### CHALLENGE
Return the first line, the line containing "(0.6, 0.4), 3.4)", and every line between them, exactly as they stand.
--*--
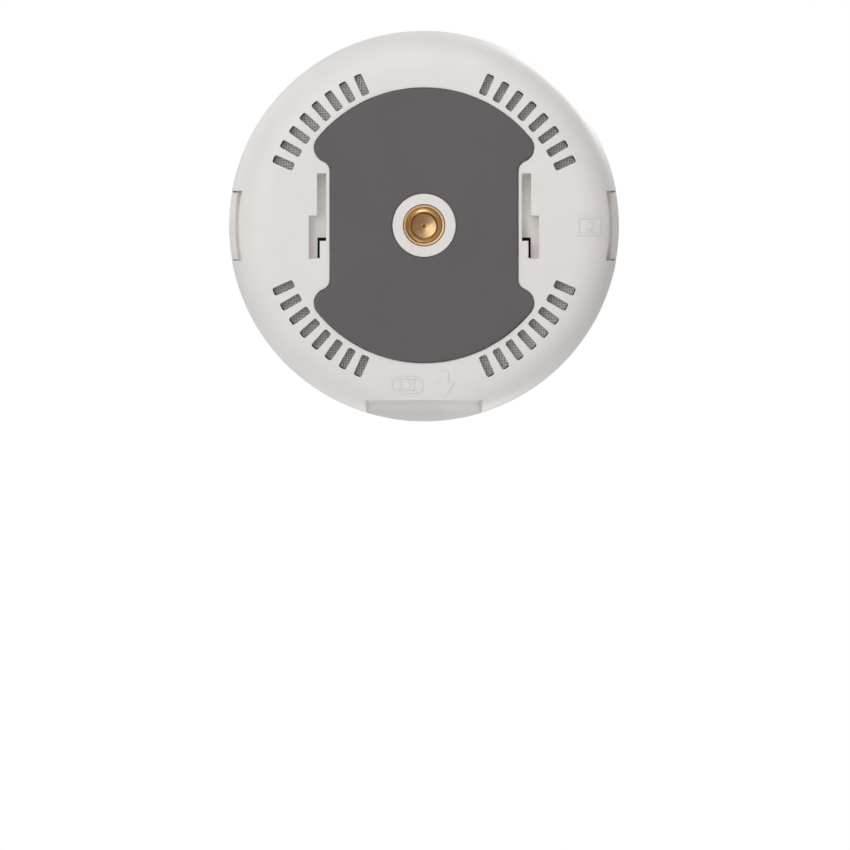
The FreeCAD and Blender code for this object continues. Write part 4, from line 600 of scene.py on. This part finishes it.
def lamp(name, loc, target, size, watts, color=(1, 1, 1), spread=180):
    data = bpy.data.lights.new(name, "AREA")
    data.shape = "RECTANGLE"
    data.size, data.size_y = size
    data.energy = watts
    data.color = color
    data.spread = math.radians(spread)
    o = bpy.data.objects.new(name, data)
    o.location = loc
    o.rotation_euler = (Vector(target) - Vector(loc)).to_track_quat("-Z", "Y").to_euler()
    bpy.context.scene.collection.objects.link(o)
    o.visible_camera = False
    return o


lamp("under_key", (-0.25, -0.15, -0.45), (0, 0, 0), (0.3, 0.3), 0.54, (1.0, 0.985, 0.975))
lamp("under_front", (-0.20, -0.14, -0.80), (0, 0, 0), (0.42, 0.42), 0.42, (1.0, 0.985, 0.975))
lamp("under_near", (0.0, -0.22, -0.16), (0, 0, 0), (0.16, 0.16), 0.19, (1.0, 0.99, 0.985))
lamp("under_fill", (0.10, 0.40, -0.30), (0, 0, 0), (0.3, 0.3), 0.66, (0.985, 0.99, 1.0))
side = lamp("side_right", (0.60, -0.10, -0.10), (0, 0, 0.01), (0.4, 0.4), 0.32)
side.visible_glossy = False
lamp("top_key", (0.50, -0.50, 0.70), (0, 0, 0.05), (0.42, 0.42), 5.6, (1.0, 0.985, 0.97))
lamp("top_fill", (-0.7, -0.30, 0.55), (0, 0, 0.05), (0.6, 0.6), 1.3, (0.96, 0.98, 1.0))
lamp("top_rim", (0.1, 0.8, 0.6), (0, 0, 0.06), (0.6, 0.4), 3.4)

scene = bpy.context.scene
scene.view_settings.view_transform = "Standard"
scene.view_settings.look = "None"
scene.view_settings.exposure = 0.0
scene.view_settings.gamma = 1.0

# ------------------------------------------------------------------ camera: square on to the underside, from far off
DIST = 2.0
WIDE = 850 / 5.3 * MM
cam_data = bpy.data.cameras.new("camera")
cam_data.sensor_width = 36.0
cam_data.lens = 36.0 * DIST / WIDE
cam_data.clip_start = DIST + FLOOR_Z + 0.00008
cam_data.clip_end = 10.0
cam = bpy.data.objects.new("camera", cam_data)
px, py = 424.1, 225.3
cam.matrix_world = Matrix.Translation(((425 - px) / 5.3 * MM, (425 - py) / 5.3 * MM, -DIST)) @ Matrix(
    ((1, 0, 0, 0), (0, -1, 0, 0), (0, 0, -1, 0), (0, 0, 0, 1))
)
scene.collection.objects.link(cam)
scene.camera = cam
--*--
### WRITTEN SOLUTION
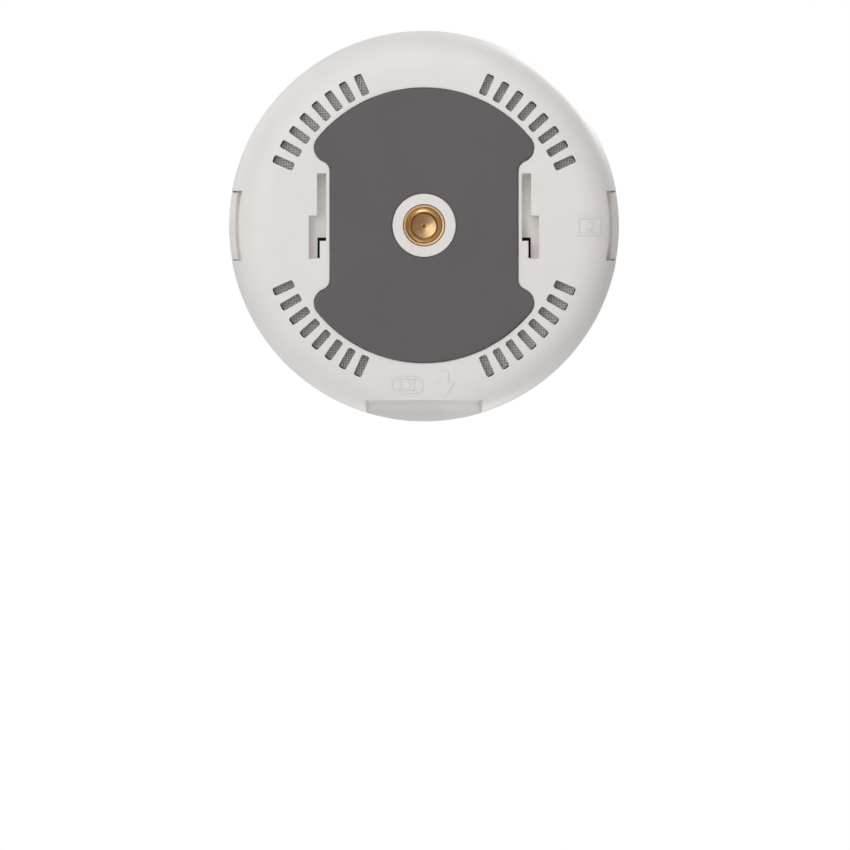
The FreeCAD and Blender code for this object continues. Write part 4, from line 600 of scene.py on. This part finishes it.
def lamp(name, loc, target, size, watts, color=(1, 1, 1), spread=180):
    data = bpy.data.lights.new(name, "AREA")
    data.shape = "RECTANGLE"
    data.size, data.size_y = size
    data.energy = watts
    data.color = color
    data.spread = math.radians(spread)
    o = bpy.data.objects.new(name, data)
    o.location = loc
    o.rotation_euler = (Vector(target) - Vector(loc)).to_track_quat("-Z", "Y").to_euler()
    bpy.context.scene.collection.objects.link(o)
    o.visible_camera = False
    return o


lamp("under_key", (-0.25, -0.15, -0.45), (0, 0, 0), (0.3, 0.3), 0.54, (1.0, 0.985, 0.975))
lamp("under_front", (-0.20, -0.14, -0.80), (0, 0, 0), (0.42, 0.42), 0.42, (1.0, 0.985, 0.975))
lamp("under_near", (0.0, -0.22, -0.16), (0, 0, 0), (0.16, 0.16), 0.19, (1.0, 0.99, 0.985))
lamp("under_fill", (0.10, 0.40, -0.30), (0, 0, 0), (0.3, 0.3), 0.66, (0.985, 0.99, 1.0))
side = lamp("side_right", (0.60, -0.10, -0.10), (0, 0, 0.01), (0.4, 0.4), 0.32)
side.visible_glossy = False
lamp("top_key", (0.50, -0.50, 0.70), (0, 0, 0.05), (0.42, 0.42), 5.6, (1.0, 0.985, 0.97))
lamp("top_fill", (-0.7, -0.30, 0.55), (0, 0, 0.05), (0.6, 0.6), 1.3, (0.96, 0.98, 1.0))
lamp("top_rim", (0.1, 0.8, 0.6), (0, 0, 0.06), (0.6, 0.4), 3.4)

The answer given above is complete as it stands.